Maguire had Logan read a series of recommendations by the committee that were designed to avoid errors in counting provisional ballots, including the suggestion that provisional ballots be printed a different color so they could be differentiated from other ballots.

The report was released last May and Logan said that left little time to implement changes.

"We had to consider what changes in polling processes were the most easily achieved in time for a brand-new election in September in a manner that could contemplate the literally thousands of election-board workers being able to absorb and comprehend those changes in time to administer the fall elections," Logan said.

Rossi filed his legal challenge to the election in January. A trial begins May 23 in Chelan County Superior Court on Rossi's claims that errors and illegal votes mean the election should be overturned and Gregoire removed from office.

Republicans have focused their investigation on King County. April 18 was their first chance to grill Logan on previously reported counting errors and about details of the process the county uses for tracking ballots, policing voter rolls for felons and the deceased and other practices.

But it is clear that Democrats are unhappy with the county, too.

The two days of questioning began with Democratic Party attorney Kevin Hamilton saying the county failed to turn over documents as promised in court.

King County deputy prosecuting attorney Don Porter said during the deposition that he disagreed with that characterization but did not give specifics.

Republicans focused many of their questions on trying to determine what precautions King County takes to track ballots from the printing plant through the final recount.

Among answers from Logan:

? The county has a "ballot-on-demand" system that allows workers to print additional ballots in the elections office and at the mail ballot satellite office. Logan said probably less than a dozen people have access to the machines and that the system is password-protected. But he said there is not a "specific inventory of the number of ballots that are produced on the ballot-on-demand system."

? King County does not have a report of how many absentee ballots were mailed in by voters. The county does keep track of the number of absentee ballots counted and those rejected.

? Three uncounted absentee ballots were found in the base of voting machines long after Election Day.

? Some valid ballots were mistakenly rejected because of incorrect data in the voter-registration database.

? Election workers had difficulties getting exact numbers from the new database.

? Absentee voters were credited with voting if they returned envelopes with no ballots inside.

Logan confirmed that more provisional ballots were mishandled than last reported. The county previously had acknowledged 660 provisional ballots mistakenly went through tabulators without being verified.

Logan did not have a specific number. But a spreadsheet given to the attorneys showed the number of mishandled provisional ballots is now 785. Election officials found that 122 of the voters were not registered.
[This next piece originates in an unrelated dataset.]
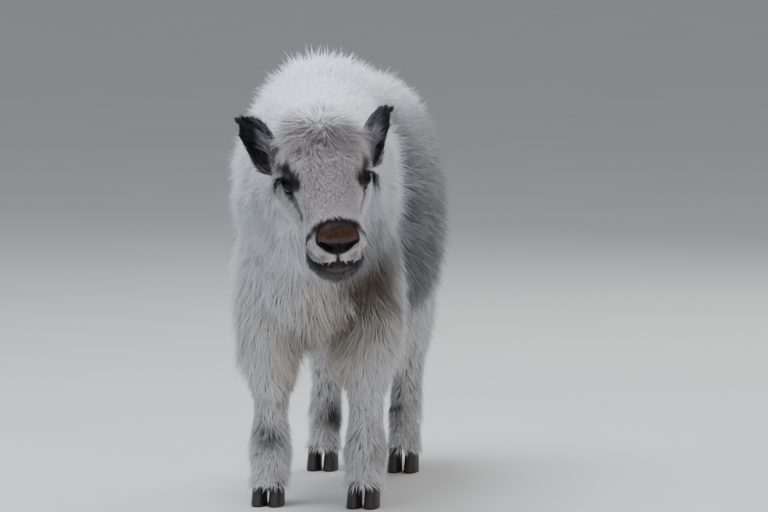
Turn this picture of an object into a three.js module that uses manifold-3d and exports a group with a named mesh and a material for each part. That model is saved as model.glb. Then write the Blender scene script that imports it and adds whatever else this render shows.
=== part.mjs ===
// A yak calf a few weeks old, standing still with its head turned a little to its left.
// Millimetres, +Z up. It faces -Y, its left side is at +X, and its soles stand at z = 0.
// Flesh and the lower half of the coat are solid cores; the upper half of the coat is made of locks.

import * as THREE from "three";
import { mergeVertices } from "three/addons/utils/BufferGeometryUtils.js";
import Module from "manifold-3d";

const wasm = await Module();
wasm.setup();

const { Vector3 } = THREE;
const degree = Math.PI / 180;

// Driving sizes
const gap = 0.3; // between two nodes that touch
const coreShare = 0.45; // share of the coat's depth that the solid core takes
const hoofHeight = 36;
const footSpread = { fore: 72, hind: 64 }; // from the middle of the body to each foot
const footY = { fore: -158, hind: 268 };
const headTurn = 20.4 * degree; // to its left
const headDrop = 37 * degree; // nose below level
const headRoll = 4.6 * degree; // left eye raised
const headPlace = new Vector3(59.5, -418, 493); // middle of the skull between the eyes
const eyeRadius = 14.5;
const eyeOut = 50; // from the middle of the skull to an eye's centre
const eyeUp = 20;
const lidThickness = 3;
const mouthLevel = -29; // height of the mouth line in the head's own frame

// Seeded random numbers, so that every build is the same
let seed = 20417;
function random() {
  seed = (seed * 1664525 + 1013904223) % 4294967296;
  return seed / 4294967296;
}
const vary = (share) => 1 + share * (2 * random() - 1);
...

Democrats asked Logan about 208 absentee ballots that had been set aside and labeled, "Not registered, needed further research."

Logan said that "is sort of a miscellaneous category" where ballots were put that couldn't be verified "but that there was indication that there may be other research that could help us identify who that voter was."

Logan said that since the election his staff has determined that some of those should have been counted, but he didn't know how many.

"I believe there are some that fall into that category, again, where we got subsequent information after certification of the election that indicated a name change or where through further staff review, somebody else was able to decipher what the handwriting was or something to that effect."

Attorney David McDonald, manager of the Democrats' legal team, said he didn't believe Rossi gained much legal ammunition from Logan's depositions.

"If the transcript was available this morning and they didn't have a press conference this afternoon, my conclusion is they probably didn't pick up much," McDonald said.

But Rossi spokeswoman Mary Lane said Logan's testimony adds details to the Republican case.

"We said all along you can't tell who won this election. In light of these depositions we find out that the situation in King County was much more chaotic than we originally thought, from lack of accounting for blank ballots, to even the head of elections being unable to say with certainty who won this election."